What you will do =>
Will you repeat only the lines beginning at the one that mentions "add('right_rope', rope(rightRope, ROPE_RADIUS, 8, 18), 'rope');" and ending at the one that mentions "TURN = 2 * np.pi", both of them included, exactly?

Supplied information =>
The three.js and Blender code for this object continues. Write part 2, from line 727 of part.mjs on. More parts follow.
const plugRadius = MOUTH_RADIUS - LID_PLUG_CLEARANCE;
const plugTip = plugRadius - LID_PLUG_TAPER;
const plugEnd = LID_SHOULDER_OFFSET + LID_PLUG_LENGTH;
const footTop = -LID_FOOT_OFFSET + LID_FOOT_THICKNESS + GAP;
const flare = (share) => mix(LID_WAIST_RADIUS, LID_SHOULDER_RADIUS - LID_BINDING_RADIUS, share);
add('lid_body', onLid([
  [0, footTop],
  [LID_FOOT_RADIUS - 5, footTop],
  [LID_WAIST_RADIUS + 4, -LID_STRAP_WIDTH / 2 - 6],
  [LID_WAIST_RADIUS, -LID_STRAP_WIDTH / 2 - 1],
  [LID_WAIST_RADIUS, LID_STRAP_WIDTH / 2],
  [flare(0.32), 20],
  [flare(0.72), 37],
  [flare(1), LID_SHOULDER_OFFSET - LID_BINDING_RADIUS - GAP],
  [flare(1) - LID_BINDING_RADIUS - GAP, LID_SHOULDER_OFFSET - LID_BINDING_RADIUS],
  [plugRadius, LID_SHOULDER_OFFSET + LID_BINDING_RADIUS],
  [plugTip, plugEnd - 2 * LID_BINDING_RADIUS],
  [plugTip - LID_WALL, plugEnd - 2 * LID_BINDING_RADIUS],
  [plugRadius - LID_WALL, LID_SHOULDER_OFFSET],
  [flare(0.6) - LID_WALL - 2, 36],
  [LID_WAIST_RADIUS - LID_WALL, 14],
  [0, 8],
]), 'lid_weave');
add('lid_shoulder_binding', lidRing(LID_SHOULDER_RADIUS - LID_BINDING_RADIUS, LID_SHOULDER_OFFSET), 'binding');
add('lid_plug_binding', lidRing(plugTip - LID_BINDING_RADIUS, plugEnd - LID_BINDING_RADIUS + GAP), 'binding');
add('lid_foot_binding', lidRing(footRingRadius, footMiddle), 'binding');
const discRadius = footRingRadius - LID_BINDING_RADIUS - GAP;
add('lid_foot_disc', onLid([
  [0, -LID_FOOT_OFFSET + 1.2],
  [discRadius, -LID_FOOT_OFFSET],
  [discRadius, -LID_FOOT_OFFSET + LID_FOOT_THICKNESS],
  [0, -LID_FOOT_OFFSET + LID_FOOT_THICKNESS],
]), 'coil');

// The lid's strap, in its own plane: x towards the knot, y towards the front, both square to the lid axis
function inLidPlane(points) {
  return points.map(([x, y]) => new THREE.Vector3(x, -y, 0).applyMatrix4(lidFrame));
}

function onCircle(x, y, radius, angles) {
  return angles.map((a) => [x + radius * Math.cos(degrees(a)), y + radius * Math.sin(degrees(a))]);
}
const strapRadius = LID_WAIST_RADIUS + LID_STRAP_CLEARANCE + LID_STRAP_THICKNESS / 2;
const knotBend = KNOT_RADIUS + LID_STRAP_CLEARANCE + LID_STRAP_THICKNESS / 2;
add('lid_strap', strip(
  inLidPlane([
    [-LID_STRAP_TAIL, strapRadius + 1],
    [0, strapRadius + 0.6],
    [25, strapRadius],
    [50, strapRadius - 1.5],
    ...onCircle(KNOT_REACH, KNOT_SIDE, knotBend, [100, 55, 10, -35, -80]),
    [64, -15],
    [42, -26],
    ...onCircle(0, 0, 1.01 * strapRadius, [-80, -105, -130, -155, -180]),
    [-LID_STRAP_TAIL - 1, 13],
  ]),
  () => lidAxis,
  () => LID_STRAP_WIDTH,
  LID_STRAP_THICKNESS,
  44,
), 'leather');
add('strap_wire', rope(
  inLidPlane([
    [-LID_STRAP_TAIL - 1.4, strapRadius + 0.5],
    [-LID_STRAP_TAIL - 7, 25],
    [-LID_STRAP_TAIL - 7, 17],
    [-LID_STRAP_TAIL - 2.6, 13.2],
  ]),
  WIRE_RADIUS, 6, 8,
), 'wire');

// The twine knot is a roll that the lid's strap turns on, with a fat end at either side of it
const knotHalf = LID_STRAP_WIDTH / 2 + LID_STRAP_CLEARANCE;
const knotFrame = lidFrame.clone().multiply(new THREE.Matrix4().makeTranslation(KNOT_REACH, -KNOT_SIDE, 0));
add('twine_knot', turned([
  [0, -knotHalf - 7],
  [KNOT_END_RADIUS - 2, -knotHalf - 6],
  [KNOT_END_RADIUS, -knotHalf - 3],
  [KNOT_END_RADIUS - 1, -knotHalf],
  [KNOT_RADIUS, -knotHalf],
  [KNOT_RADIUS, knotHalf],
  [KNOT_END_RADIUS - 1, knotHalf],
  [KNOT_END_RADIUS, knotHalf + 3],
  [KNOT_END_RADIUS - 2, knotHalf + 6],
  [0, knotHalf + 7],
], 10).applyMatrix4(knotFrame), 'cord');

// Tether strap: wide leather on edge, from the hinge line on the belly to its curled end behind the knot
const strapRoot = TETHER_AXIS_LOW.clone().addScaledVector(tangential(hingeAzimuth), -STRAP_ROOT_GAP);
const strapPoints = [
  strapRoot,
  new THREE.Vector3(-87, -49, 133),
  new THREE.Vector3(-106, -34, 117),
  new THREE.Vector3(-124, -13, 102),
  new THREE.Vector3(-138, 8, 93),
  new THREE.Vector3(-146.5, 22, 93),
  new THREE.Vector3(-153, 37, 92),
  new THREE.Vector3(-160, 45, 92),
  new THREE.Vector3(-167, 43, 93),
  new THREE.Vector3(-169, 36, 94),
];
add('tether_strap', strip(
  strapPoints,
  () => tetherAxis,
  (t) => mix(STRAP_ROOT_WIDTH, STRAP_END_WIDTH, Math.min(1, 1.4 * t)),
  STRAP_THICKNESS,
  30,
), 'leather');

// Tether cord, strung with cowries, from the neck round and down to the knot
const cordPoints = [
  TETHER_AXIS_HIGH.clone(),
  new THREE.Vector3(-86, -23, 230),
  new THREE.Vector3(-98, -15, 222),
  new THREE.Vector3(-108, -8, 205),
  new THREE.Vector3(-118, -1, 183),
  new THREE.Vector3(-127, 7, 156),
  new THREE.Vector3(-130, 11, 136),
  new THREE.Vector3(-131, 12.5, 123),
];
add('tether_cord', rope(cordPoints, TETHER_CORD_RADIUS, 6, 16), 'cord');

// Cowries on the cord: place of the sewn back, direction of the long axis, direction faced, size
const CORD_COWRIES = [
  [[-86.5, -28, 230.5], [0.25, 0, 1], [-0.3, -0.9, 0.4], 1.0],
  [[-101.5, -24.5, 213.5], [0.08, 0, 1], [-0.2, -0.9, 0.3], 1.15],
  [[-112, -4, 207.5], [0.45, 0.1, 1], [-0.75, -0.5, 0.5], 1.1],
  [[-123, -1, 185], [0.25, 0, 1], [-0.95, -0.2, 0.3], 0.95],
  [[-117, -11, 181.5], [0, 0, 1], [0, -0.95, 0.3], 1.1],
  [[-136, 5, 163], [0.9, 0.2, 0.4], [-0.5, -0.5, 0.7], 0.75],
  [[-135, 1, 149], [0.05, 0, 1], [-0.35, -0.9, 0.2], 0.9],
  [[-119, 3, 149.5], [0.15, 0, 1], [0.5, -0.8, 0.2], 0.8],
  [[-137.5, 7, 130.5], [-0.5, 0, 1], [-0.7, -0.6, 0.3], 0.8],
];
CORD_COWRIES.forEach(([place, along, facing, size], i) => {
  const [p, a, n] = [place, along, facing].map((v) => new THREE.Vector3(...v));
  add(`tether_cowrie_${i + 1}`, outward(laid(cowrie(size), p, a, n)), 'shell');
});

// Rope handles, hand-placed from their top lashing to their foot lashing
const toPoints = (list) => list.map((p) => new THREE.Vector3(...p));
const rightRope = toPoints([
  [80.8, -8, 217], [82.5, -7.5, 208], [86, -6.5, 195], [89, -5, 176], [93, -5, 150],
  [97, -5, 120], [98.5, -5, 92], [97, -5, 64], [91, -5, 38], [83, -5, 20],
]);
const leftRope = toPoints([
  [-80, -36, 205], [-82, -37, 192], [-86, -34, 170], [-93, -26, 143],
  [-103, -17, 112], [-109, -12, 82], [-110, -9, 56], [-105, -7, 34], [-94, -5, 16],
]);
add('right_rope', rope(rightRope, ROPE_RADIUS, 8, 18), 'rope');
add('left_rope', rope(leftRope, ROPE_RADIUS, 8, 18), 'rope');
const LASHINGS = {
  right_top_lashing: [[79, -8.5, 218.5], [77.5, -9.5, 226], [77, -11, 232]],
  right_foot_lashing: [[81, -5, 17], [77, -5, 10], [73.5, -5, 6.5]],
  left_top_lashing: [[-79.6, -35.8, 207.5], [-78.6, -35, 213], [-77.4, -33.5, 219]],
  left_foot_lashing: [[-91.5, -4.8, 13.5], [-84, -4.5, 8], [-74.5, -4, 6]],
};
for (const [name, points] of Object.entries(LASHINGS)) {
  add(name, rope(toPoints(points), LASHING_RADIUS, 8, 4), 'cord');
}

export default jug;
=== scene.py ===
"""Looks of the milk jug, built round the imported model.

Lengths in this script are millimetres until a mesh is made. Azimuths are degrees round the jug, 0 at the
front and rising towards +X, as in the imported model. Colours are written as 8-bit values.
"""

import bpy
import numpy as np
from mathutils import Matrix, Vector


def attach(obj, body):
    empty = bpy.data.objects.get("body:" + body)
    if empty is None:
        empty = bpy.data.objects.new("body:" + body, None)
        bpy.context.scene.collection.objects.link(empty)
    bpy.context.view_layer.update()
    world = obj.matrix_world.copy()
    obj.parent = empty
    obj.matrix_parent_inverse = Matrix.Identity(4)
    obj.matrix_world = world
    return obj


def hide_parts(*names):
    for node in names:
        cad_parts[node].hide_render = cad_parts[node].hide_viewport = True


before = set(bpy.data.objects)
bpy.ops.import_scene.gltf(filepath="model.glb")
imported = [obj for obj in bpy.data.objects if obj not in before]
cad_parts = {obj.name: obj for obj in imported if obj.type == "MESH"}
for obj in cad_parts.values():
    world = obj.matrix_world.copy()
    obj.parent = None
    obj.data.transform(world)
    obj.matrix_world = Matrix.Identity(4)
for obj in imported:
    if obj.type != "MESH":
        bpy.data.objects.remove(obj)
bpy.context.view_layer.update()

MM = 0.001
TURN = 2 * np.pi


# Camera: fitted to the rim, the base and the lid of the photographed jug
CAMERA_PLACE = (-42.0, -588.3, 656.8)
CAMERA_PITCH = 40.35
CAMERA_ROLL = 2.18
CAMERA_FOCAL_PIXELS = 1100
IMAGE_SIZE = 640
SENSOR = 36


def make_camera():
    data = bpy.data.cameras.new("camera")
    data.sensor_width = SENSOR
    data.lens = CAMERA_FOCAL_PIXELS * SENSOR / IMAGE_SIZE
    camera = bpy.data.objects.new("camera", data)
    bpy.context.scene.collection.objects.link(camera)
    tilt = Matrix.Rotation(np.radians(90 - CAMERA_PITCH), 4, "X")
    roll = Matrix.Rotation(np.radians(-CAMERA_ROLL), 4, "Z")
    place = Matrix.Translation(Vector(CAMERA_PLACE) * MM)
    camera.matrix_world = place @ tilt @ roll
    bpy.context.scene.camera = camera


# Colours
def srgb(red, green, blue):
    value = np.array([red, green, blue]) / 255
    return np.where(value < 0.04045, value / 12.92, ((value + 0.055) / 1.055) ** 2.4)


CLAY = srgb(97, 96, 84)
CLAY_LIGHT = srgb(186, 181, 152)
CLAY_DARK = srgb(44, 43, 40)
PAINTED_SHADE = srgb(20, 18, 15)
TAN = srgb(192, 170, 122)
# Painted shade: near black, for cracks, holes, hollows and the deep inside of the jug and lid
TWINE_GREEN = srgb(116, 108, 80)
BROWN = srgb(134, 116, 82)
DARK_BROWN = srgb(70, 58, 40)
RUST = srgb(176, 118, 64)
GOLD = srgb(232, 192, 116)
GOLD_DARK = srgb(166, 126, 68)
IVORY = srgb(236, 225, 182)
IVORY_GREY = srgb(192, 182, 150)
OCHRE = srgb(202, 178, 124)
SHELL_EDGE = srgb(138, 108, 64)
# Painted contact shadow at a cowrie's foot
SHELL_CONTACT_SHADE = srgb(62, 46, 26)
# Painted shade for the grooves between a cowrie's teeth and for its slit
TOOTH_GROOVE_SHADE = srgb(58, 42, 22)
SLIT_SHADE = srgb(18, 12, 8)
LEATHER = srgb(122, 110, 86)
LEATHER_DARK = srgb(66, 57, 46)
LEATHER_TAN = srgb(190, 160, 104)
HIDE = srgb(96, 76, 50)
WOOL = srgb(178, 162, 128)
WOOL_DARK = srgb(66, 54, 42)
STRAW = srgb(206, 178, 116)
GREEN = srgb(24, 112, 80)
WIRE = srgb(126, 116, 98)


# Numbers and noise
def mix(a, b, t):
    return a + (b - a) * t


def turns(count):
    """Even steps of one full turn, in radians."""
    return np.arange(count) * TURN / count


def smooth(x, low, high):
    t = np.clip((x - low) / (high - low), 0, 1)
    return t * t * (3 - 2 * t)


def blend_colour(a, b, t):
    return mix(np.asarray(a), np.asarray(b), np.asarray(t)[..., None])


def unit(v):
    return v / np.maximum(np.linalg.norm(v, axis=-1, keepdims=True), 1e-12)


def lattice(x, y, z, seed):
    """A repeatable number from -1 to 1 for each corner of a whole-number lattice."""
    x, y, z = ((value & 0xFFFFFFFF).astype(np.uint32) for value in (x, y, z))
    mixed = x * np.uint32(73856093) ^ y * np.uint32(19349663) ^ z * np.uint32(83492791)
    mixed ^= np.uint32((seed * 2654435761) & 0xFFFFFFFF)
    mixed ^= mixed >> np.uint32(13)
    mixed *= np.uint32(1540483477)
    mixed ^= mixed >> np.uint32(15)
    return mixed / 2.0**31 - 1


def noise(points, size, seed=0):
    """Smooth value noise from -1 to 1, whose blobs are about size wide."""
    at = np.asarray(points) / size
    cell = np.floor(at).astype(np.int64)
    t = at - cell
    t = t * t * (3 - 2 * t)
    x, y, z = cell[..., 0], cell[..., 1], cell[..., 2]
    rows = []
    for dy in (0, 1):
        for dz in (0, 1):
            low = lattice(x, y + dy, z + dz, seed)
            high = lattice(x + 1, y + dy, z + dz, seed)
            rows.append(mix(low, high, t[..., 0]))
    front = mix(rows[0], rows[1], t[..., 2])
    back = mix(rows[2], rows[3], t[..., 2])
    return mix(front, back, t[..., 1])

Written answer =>
add('right_rope', rope(rightRope, ROPE_RADIUS, 8, 18), 'rope');
add('left_rope', rope(leftRope, ROPE_RADIUS, 8, 18), 'rope');
const LASHINGS = {
  right_top_lashing: [[79, -8.5, 218.5], [77.5, -9.5, 226], [77, -11, 232]],
  right_foot_lashing: [[81, -5, 17], [77, -5, 10], [73.5, -5, 6.5]],
  left_top_lashing: [[-79.6, -35.8, 207.5], [-78.6, -35, 213], [-77.4, -33.5, 219]],
  left_foot_lashing: [[-91.5, -4.8, 13.5], [-84, -4.5, 8], [-74.5, -4, 6]],
};
for (const [name, points] of Object.entries(LASHINGS)) {
  add(name, rope(toPoints(points), LASHING_RADIUS, 8, 4), 'cord');
}

export default jug;
=== scene.py ===
"""Looks of the milk jug, built round the imported model.

Lengths in this script are millimetres until a mesh is made. Azimuths are degrees round the jug, 0 at the
front and rising towards +X, as in the imported model. Colours are written as 8-bit values.
"""

import bpy
import numpy as np
from mathutils import Matrix, Vector


def attach(obj, body):
    empty = bpy.data.objects.get("body:" + body)
    if empty is None:
        empty = bpy.data.objects.new("body:" + body, None)
        bpy.context.scene.collection.objects.link(empty)
    bpy.context.view_layer.update()
    world = obj.matrix_world.copy()
    obj.parent = empty
    obj.matrix_parent_inverse = Matrix.Identity(4)
    obj.matrix_world = world
    return obj


def hide_parts(*names):
    for node in names:
        cad_parts[node].hide_render = cad_parts[node].hide_viewport = True


before = set(bpy.data.objects)
bpy.ops.import_scene.gltf(filepath="model.glb")
imported = [obj for obj in bpy.data.objects if obj not in before]
cad_parts = {obj.name: obj for obj in imported if obj.type == "MESH"}
for obj in cad_parts.values():
    world = obj.matrix_world.copy()
    obj.parent = None
    obj.data.transform(world)
    obj.matrix_world = Matrix.Identity(4)
for obj in imported:
    if obj.type != "MESH":
        bpy.data.objects.remove(obj)
bpy.context.view_layer.update()

MM = 0.001
TURN = 2 * np.pi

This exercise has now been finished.